Fathom Analytics is a privacy focused analytics platform that proudly claim to “sell software, not data”. This means that, although you get much less information about your visitors than you would with Google, you are providing a more privacy-driven experience while still getting the essentials. The script they use on-site is very fast, which will improve SEO, and because they don't use cookies you won’t need to have a cookie notice banner on your website. You can even import your historic Google Analytics data into Fathom so you don’t lose the data when Google deletes it in the future. Win-win!

https://usefathom.com/ 

Matomo

Promoting 100% data ownership, Matomo is presenting itself as the Google alternative, where you know where your data is kept, and is in full compliance with GDPR and CCPA. Unlike Google Analytics, Matomo doesn’t use data sampling, which means your data is 100% accurate. That’s further improved via the tracking of personal data (something that’s not possible to do in Google Analytics) while remaining fully compliant with local laws. Matomo is also open source, so you can examine the code that makes it work if you want to!

https://matomo.org/ 

Clicky

Another privacy-friendly service (are you sensing a theme?) with no cookies, no personal data and full GDPR compliance, Clicky comes with a number of great features. Once it has been set up, Clicky can provide you with heatmaps, visitor and action logs, uptime monitoring, and bot filtering. They even claim they are able to track visitors who use ad-blockers through the use of proxying. 

https://clicky.com/ 

AT Internet

On their homepage, AT Internet says “what sets [them] apart” is analytics with integrity. That translates to consistent and accurate data, confidentiality that is in compliance with GDPR and international data protection regulations, responsive support and a company that’s independent. AT Internet also has numerous integrations with third-party marketing tools, such as Tag Manager, YouTube and Weborama, bringing you a unified view of your data. It also has custom data processing rules so you can filter out undesirable traffic – with no sampled data.

Snowplow Analytics

Snowplow Analytics is an open-source event data collection platform that supports web, mobile, server-side, email and advertising channels. It has a Behavioral Data Platform that allows you to visualise customer behavioural data in real-time, directly from your data warehouse or data lake. 
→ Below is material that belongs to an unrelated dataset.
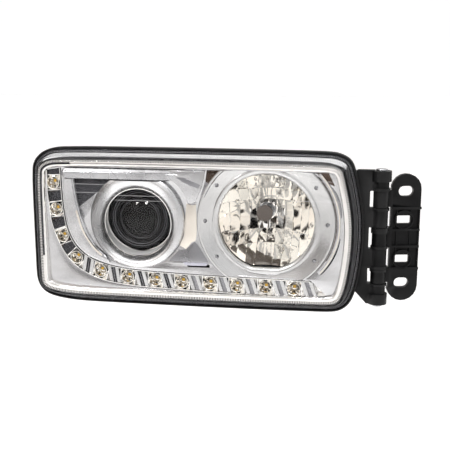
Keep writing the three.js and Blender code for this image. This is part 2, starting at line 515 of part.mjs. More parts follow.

You can enrich your data with third-party data, deploy it to your own cloud to ensure full data ownership, and have the freedom to define your own events and entities. A study produced by GigaOm found that Snowplow outperforms GA4, and is more user-friendly!

These are just a few of the Google Analytics alternatives available, and all of them bring slightly different functionalities, benefits and limitations. If you want to go down the ‘Big Tech’ route, you also have Meta Pixel, Microsoft Clarity, and Adobe Analytics. The reality is that in a more-privacy conscious world, you aren’t going to get the same unfettered access to customer data that you once had, and, really, that’s probably not a bad thing.